The Tiber Apollo is an over lifesize marble sculpture of Apollo, a Hadrianic or Antonine Roman marble copy after a bronze Greek original of about 450 BCE. Dredged from the bed of the Tiber in Rome, in making piers for the Ponte Garibaldi  (1885, bridge completed 1888), it is conserved in the Museo Nazionale Romano in Palazzo Massimo alle Terme, Rome. The style of the sculpture reflects the school of Phidias, perhaps the young Phidias himself, as Jiří Frel suggested, and Kenneth Clark observed of it, "If only this figure, instead of the Apollo Belvedere, had been known to Winckelmann,  his insight and beautiful gift of literary re-creation would have been better supported by the sculptural qualities of his subject." Of this marble Brian A. Sparkes reminds us that "the general effect of copies always tends towards sweetness, and so it is here."

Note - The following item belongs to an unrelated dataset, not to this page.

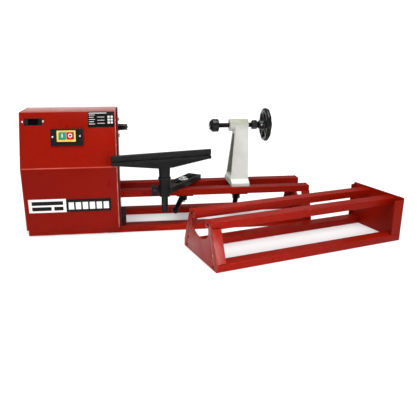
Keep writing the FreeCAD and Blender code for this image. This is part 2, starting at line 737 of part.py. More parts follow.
def banjo():
    thick = "banjo_top - bed_top - slide_gap"
    bar = box("banjo_end", "banjo_wide", thick, 0, "0 - banjo_wide / 2", REST_LOW)
    slot = along_bar(slot_shape("slot_start + slot_wide / 2", "slot_end - slot_wide / 2", "slot_wide / 2", 30),
                     "bed_top - 5")
    recess = along_bar(slot_shape("slot_start - 8 + recess_wide / 2", "slot_end + 8 - recess_wide / 2",
                                  "recess_wide / 2", 10), "banjo_top - recess_deep")
    boss = fuse(rod("socket_radius", "socket_top - socket_low", "post_x", "post_y", "socket_low"),
                rod("socket_radius + 2.5", 6, "post_x", "post_y", "socket_top - 6"))
    bar_body = along_bar(fuse(bar, box(22, 31, thick, 0, -15.5, REST_LOW)))
    whole = fuse(bar_body, boss)
    post_hole = rod("post_radius + sliding_gap", 80, "post_x", "post_y", "socket_low - 10")
    screw_hole = rod(4.05, 24, "post_x - 32", "post_y", "lock_z", "x")
    keep(cut(whole, slot, recess, post_hole, screw_hole), "banjo")
    grip = []
    for i in range(6):
        angle = math.radians(60 * i)
        grip.append(place(rod(4.6, 15, 0, 0, 0, "x"), 0, 12.6 * math.cos(angle), 12.6 * math.sin(angle)))
    hub = turned([(0, 11), (2, 14), (13, 14), (15, 11), (15, 8), (20.2, 8)])
    thread = turned([(20.2, 4), (26.3, 4)])
    keep(place(fuse(hub, thread, *grip), "post_x - socket_radius - 20.5", "post_y", "lock_z"), "banjo_lock_knob")


POST_LOW = 55
POST_TOP = 188


def tool_rest():
    keep(rod("post_radius", POST_TOP - POST_LOW, "post_x", "post_y", POST_LOW), "rest_post")
    half_left, half_right = 151, 136
    blade = prism("YZ", [[(-15.5, 202.5), (-3, 202.5), (-2, 206), (-4, "rest_top - 2"), (-6, "rest_top"),
                          (-13, "rest_top"), (-15.5, "rest_top - 2.5"), (-15.5, 216.5), (-12.5, 214.8),
                          (-12.5, 213.2), (-17.8, 211.5), (-17.8, 205)]], half_left + half_right)
    blade = place(blade, -half_left, 0, 0)
    gusset = prism("XZ", [[(-half_left + 3, 203.5), (-20, 186), (20, 186), (half_right - 3, 203.5),
                           (half_right - 3, 208), (-half_left + 3, 208)]], 11)
    gusset = place(gusset, 0, -5.5, 0)
    neck = [(157.3, 15.3), (184, 16.6), (190, 16.2), (203, 8)]
    stem = turned_up(neck)
    whole = fuse(blade, gusset, stem)
    bored = cut(whole, rod("post_radius + sliding_gap", 38.2, 0, 0, 150.2))
    keep(place(bored, "post_x", "post_y", 0, (0, 0, 1), "rest_angle"), "tool_rest")


def turned_up(stations):
    """A turned piece about Z, from (height, radius) stations."""
    body = doc.addObject("PartDesign::Body", "Body")
    sketch = sketch_in(body, "XZ")
    loop = [(0, stations[0][0])] + [(r, z) for z, r in stations] + [(0, stations[-1][0])]
    draw_loop(sketch, loop)
    spin = body.newObject("PartDesign::Revolution", "Revolution")
    spin.Profile = sketch
    spin.ReferenceAxis = (sketch, ["V_Axis"])
    spin.Angle = 360
    return body


BOLT_LOW = 56        # the bolts end just under their levers


def bed_clamp(prefix, at_x, bolt_top, lever_turn, head):
    """Bolt, clamp plate and lever that grip the bed rails from below."""
    bolt = rod("clamp_bolt_radius", "%s - %d" % (bolt_top, BOLT_LOW), at_x, 0, BOLT_LOW)
    if head:
        cap = rod(9, 5, at_x, 0, bolt_top)
        bolt = fuse(bolt, cap)
    keep(bolt, prefix + "_clamp_bolt")
    plate = box("clamp_long", "clamp_wide", "clamp_thick", "%s - clamp_long / 2" % at_x, "0 - clamp_wide / 2",
                BED_LOW + " - slide_gap - clamp_thick")
    guide = box("clamp_long", "2 * bed_rail_y - bed_rail_wide - 2", 12, "%s - clamp_long / 2" % at_x,
                "0 - bed_rail_y + bed_rail_wide / 2 + 1", BED_LOW + " - slide_gap")
    hole = rod("clamp_bolt_radius + 0.02", 60, at_x, 0, 70)
    keep(cut(fuse(plate, guide), hole), prefix + "_clamp_plate")

    hub = rod(12, 22, 0, 0, 62.5)
    end = Vector(40, 0, 38)
    start = Vector(6, 0, 72)
    run = end - start
    arm = doc.addObject("Part::Feature", "Arm")
    arm.Shape = Part.makeCone(8.5, 6.5, run.Length, start, run)
    knob = ball("lever_ball", end.x, 0, end.z)
    bore = rod("clamp_bolt_radius + sliding_gap", 40, 0, 0, BOLT_LOW - 1)
    whole = cut(fuse(hub, arm, knob), bore)
    keep(place(whole, at_x, 0, 0, (0, 0, 1), lever_turn), prefix + "_clamp_lever")


def rest_washer():
    ring = rod("recess_wide / 2 - 1", "washer_thick", "rest_bolt_x", 0, "banjo_top - recess_deep + slide_gap")
    keep(cut(ring, rod("clamp_bolt_radius + sliding_gap", 20, "rest_bolt_x", 0, 115)), "rest_washer")


# ---------------------------------------------------------------- tailstock

def tailstock():
    left = "tail_x - tail_wide / 2"
    foot_front, foot_back = -56, 54
    outline = [(foot_front, REST_LOW), (foot_back, REST_LOW), (foot_back, 122), (38, 132), (20, 276),
               ("tail_boss", "axis_z"), ("0 - tail_boss", "axis_z"), (-21, 276), (-38, 132), (foot_front, 122)]
    column = place(prism("YZ", [outline], "tail_wide"), left)
    taper = prism("XZ", [[(left + " - 5", 132), (left + " + 1", 132), (left + " + taper_top", 270),
                          (left + " + taper_top", 300), (left + " - 5", 300)]], 200)
    boss = rod("tail_boss", "tail_wide + 2", left + " - 1", 0, "axis_z", "x")
    pockets = []
    for at, length in ((left + " - 5", 29), ("tail_x + tail_wide / 2 - 15", 20)):
        pocket = prism("YZ", [[(-30, 140), (28, 140), (13, 256), (8, 263), (-9, 263), (-14, 256)]], length)
        pockets.append(place(pocket, at))
    bore = rod("screw_radius + sliding_gap", "tail_wide + 20", left + " - 10", 0, "axis_z", "x")
    bolt_hole = rod("clamp_bolt_radius + 0.02", 40, "tail_x", 0, 100)
    solid = fuse(cut(column, place(taper, 0, 100, 0)), boss)
    keep(cut(solid, *pockets, bore, bolt_hole), "tailstock_casting")

    case = turned([(0, 11), (2.5, 13.5), (8.5, "case_radius"), ("case_length - 2", "case_radius"),
                   ("case_length", "case_radius - 2")])
    seat = turned([(-1, 9), (12, 9)])
    back_hole = turned([("case_length - 10", "screw_radius + sliding_gap"), ("case_length + 1", "screw_radius + sliding_gap")])
    keep(place(cut(case, seat, back_hole), "case_left", 0, "axis_z"), "live_centre_case")
    cup = turned([(-1.5, 6), (0, 8.9), (11.5, 8.9)])
    dish = turned([(-3, 4.5), (-0.2, 4.5)])
    point = turned([(-2.6, 0.3), (0, 2)])
    keep(place(fuse(cut(cup, dish), point), "case_left", 0, "axis_z"), "live_centre_point")

    keep(place(turned([(0, 6.2), (0.8, "screw_radius"), (128, "screw_radius")]), "case_left + case_length - 9.5",
               0, "axis_z"), "tail_screw")
    nut = hexagon(14, 18.4)
    trim = turned([(0, 11), (3, 14.2), (14, 14.2), (18.4, 9.5)])
    nut_shape = doc.addObject("Part::Common", "Nut")
    nut_shape.Base = nut
    nut_shape.Tool = trim
    keep(place(cut(nut_shape, turned([(-1, "screw_radius + sliding_gap"), (20, "screw_radius + sliding_gap")])),
               "wheel_x - 42.6", 0, "axis_z"), "tail_lock_nut")


def hexagon(corner, length):
    points = []
    for i in range(6):
        angle = math.radians(60 * i + 30)
        points.append((round(corner * math.cos(angle), 4), round(corner * math.sin(angle), 4)))
    return prism("YZ", [points], length)


def handwheel():
    """A dished spoked wheel: hub, tapered spokes and a round rim."""
    hub = turned([(-23.5, 8), (-20, 13), (-5, 17), (12, 17), (18, 12.5)])
    rim = doc.addObject("Part::Torus", "Rim")
    bind(rim, "Radius1", "wheel_radius - rim_radius")
    bind(rim, "Radius2", "rim_radius")
    rim.Placement = Placement(Vector(), Rotation(Vector(0, 1, 0), 90))
    spokes = []
    for i in range(SPOKES):
        spoke = prism("XY", [[(-9, 10), (7, 10), (4.5, 43), (-4.5, 43)]], 13)
        spoke.Tip.Midplane = True
        spokes.append(place(spoke, 0, 0, 0, (1, 0, 0), 360 / SPOKES * i + 8))
    bore = turned([(-30, "screw_radius + 0.01"), (2.5, "screw_radius + 0.01")])
    keep(place(cut(fuse(hub, rim, *spokes), bore), "wheel_x", 0, "axis_z"), "handwheel")


# ---------------------------------------------------------------- assembly

def build():
    lathe_bed()
    headstock_casing()
    belt_door()
    front_controls()
    spindle_parts()
    drive_belt()
    motor_parts()
    banjo()
    tool_rest()
    rest_washer()
    bed_clamp("rest", "rest_bolt_x", "banjo_top - recess_deep + 2 * slide_gap + washer_thick", 227, True)
    tailstock()
    handwheel()
    bed_clamp("tail", "tail_x", "bed_top + 15", 250, False)
    extension_bed()


def check_document():
    broken = [t for t in doc.Objects if "Invalid" in t.State or "Error" in t.State]
    for thing in broken:
        print("not recomputed:", thing.Name, thing.Label, thing.getStatusString(), [o.Name for o in thing.OutList])
    if broken:
        raise SystemExit("the document has errors")
    for label, thing in nodes.items():
        if thing.Shape.isNull() or not thing.Shape.isValid() or not thing.Shape.Solids:
            raise SystemExit("%s has no valid solid" % label)


build()
doc.recompute()
check_document()
os.makedirs("parts", exist_ok=True)
for label, thing in nodes.items():
    thing.Shape.exportStep("parts/%s.step" % label)
    print("%-26s %d solid(s) %10.0f mm3" % (label, len(thing.Shape.Solids), thing.Shape.Volume))
print(len(nodes), "nodes")
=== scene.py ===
"""Studio looks for a bench wood lathe and its loose bed extension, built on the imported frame.

Lengths are in metres in the part's own frame: X along the bed, Y away from the operator, Z up.
"""

import json
import math

import bmesh
import bpy
from mathutils import Matrix, Vector


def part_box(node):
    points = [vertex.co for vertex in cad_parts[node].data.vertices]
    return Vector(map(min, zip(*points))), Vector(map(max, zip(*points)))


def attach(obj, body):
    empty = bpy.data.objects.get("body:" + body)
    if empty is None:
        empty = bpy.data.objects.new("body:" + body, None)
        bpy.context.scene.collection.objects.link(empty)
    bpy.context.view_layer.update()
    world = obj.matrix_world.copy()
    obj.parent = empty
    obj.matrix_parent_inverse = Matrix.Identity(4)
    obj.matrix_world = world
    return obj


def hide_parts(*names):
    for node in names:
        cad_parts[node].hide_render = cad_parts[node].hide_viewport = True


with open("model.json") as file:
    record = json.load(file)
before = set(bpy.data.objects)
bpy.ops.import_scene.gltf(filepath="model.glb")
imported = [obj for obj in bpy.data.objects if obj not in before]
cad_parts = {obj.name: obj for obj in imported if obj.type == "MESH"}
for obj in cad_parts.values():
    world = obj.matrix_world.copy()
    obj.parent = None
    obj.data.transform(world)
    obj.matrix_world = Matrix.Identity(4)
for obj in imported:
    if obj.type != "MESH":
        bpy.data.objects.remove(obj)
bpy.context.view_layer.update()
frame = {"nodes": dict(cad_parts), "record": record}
NODES = frame["nodes"]
BODY_OF = {node: body for body, members in frame["record"]["behaviour"]["bodies"].items()
           for node in members}
SLOT_OF = {entry["node"]: entry["material_slot"] for entry in frame["record"]["subparts"]}
MM = 0.001

# ---------------------------------------------------------------- camera, lights and floor

CAMERA_AT = Vector((-0.1355, -1.4244, 0.4859))
CAMERA_PITCH = -16.61       # degrees, looking down
CAMERA_YAW = 7.09           # degrees, towards the tailstock
LENS = 41.8                 # mm
SENSOR = 36                 # mm
SHIFT = (0.060, -0.0216)
NEAR_CLIP = 0.02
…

The figure, with his girlish curls, may once have held the laurel branch and bow, as he is not a citharoedus. The pensive reserve of such Apollos provided the iconographical type for Hadrianic portrait heads of Antinous in the following century.

Another version of the same type was recovered among the ruins of Cherchel, Algeria, the Roman Caesarea Mauretaniae.

A copy was formerly in the Villa Borghese gardens.